Overall, 400 animal species are represented in the zoo, including Humboldt penguins, Cape fur seals, koalas, Indian rhinoceroses, hippopotamuses, greater flamingos, gaur, red-shanked doucs, Bornean orangutans, African spurred tortoises, Asiatic black bears, Malayan sun bears, giant anteaters, Indochinese tigers, Barbary sheep, Malayan tapirs, and many reptile species. The zoo is also home to two Asian elephants and was previously home to three giant pandas.

Giant pandas Lin Hui and Chuang Chuang arrived at the zoo on 12 October 2003, and were on a ten-year loan from China as part of its so-called panda diplomacy. Their daughter, Lin Bing, was born at the zoo on 27 May 2009, and was returned to China when she was two years old. Lin Bing is one of just a few giant pandas born in captivity outside China.
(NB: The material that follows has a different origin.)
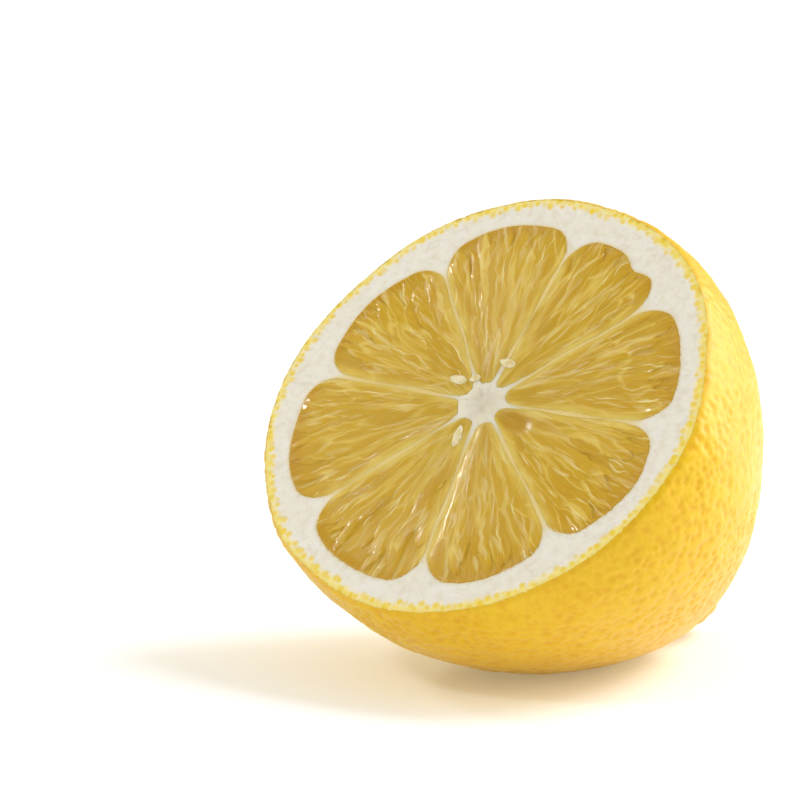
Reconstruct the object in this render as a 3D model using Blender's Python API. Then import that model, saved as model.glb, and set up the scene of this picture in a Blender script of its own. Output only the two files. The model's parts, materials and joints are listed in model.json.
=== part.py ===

Chuang Chuang died on 16 September 2019 from heart failure and Lin Hui died on 19 April 2023 while under medical care.

The aquarium houses many species of fish and marine life, including crustaceans and Asian arowana. It also houses carnivorous fish, such as sharks.

==Transportation==
The 2 km Chiang Mai Zoo Monorail was opened in 2005. It ceased operations in 2014. The zoo also has trams that take visitors around the zoo for a charge.